● DIRECTION
Pick out each line containing the string "bodies".
★ ★ ★ ★ ★ ★ ★
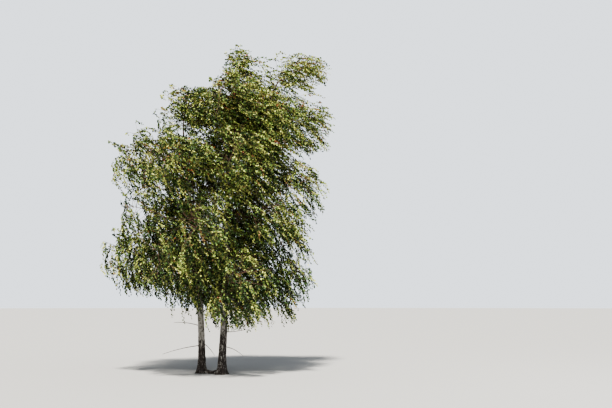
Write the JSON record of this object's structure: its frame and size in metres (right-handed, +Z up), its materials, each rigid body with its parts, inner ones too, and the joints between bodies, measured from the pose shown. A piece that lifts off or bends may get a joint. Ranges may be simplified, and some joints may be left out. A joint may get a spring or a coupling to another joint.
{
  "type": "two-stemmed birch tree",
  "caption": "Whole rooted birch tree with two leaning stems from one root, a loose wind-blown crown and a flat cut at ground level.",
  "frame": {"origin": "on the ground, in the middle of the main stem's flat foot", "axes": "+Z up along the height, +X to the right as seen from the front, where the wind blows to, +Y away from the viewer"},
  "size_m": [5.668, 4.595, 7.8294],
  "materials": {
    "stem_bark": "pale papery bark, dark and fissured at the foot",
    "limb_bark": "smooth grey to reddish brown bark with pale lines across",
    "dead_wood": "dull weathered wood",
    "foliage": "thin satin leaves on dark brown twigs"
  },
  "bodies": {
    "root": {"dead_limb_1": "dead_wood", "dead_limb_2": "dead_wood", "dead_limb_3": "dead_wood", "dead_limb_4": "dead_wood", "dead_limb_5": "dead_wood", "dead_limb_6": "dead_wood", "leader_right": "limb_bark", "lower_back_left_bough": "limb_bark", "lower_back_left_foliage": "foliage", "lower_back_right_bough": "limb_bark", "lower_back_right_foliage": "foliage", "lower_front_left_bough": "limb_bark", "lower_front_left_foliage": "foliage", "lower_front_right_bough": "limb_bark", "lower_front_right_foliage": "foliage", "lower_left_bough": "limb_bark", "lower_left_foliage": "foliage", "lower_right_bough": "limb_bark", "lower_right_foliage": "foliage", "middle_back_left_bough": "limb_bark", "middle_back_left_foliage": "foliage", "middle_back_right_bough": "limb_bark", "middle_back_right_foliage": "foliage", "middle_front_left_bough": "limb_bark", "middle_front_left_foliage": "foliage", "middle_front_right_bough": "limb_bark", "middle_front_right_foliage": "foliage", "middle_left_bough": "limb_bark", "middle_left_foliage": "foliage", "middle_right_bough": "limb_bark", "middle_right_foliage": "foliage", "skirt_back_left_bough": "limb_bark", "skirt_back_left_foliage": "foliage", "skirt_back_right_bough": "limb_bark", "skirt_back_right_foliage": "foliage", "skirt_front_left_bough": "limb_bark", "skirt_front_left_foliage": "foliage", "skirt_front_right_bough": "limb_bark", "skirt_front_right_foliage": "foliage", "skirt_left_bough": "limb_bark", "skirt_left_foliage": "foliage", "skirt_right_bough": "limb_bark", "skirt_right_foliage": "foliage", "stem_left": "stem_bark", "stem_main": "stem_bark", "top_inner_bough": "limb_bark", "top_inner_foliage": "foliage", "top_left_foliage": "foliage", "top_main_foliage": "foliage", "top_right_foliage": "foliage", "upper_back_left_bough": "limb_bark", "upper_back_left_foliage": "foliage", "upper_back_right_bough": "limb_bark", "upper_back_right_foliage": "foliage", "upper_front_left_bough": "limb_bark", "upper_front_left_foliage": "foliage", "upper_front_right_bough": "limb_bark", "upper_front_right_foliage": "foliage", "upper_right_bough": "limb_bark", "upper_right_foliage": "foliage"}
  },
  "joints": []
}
★ ★ ★ ★ ★ ★ ★
● WRITTEN REPLY
Write the JSON record of this object's structure: its frame and size in metres (right-handed, +Z up), its materials, each rigid body with its parts, inner ones too, and the joints between bodies, measured from the pose shown. A piece that lifts off or bends may get a joint. Ranges may be simplified, and some joints may be left out. A joint may get a spring or a coupling to another joint.
  "bodies": {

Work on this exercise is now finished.